- Problem description:
Will you return, word for word, only the lines from the top of the data below down to and including the one with "The origin lies"?
◇ ◇ ◇ ◇ ◇
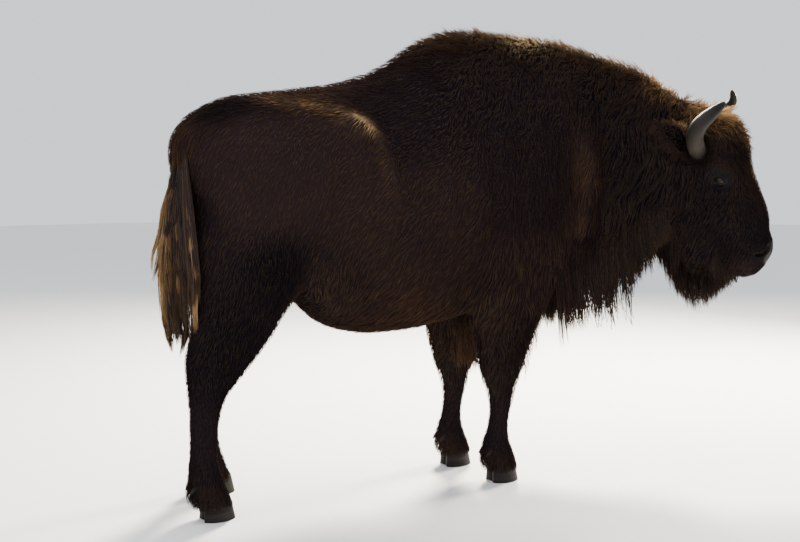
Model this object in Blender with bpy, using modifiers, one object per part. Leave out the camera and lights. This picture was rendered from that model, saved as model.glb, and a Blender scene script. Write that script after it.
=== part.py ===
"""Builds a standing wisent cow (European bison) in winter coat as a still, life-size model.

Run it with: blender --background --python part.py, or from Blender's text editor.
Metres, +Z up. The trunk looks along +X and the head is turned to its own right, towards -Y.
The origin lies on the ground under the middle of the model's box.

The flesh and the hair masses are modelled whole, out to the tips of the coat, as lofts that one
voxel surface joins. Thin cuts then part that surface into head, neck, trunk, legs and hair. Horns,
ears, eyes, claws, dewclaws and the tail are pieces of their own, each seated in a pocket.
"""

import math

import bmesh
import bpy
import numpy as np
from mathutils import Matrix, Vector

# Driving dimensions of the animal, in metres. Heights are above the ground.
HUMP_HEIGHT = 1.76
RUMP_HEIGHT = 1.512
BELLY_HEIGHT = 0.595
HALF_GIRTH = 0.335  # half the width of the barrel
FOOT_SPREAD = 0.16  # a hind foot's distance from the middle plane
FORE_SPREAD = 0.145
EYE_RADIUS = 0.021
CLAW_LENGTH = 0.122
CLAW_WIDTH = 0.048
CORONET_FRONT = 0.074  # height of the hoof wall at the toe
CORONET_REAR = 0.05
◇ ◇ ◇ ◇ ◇
- Output for this task:
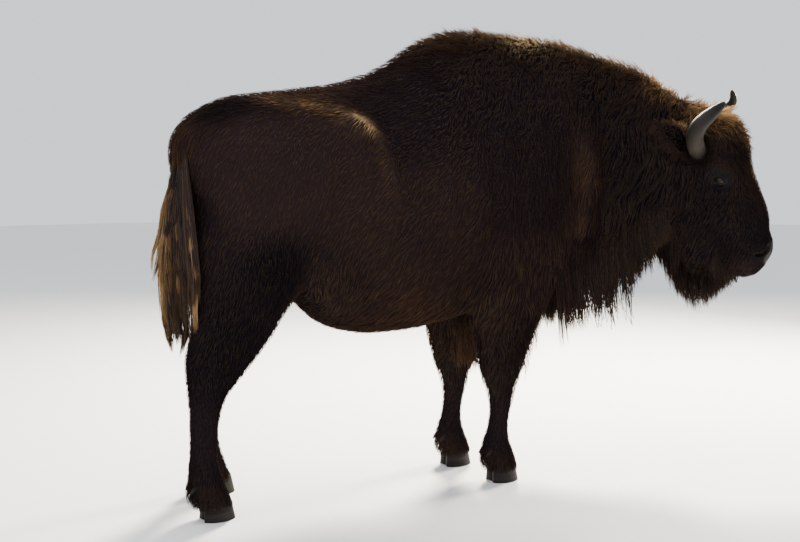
Model this object in Blender with bpy, using modifiers, one object per part. Leave out the camera and lights. This picture was rendered from that model, saved as model.glb, and a Blender scene script. Write that script after it.
=== part.py ===
"""Builds a standing wisent cow (European bison) in winter coat as a still, life-size model.

Run it with: blender --background --python part.py, or from Blender's text editor.
Metres, +Z up. The trunk looks along +X and the head is turned to its own right, towards -Y.
The origin lies on the ground under the middle of the model's box.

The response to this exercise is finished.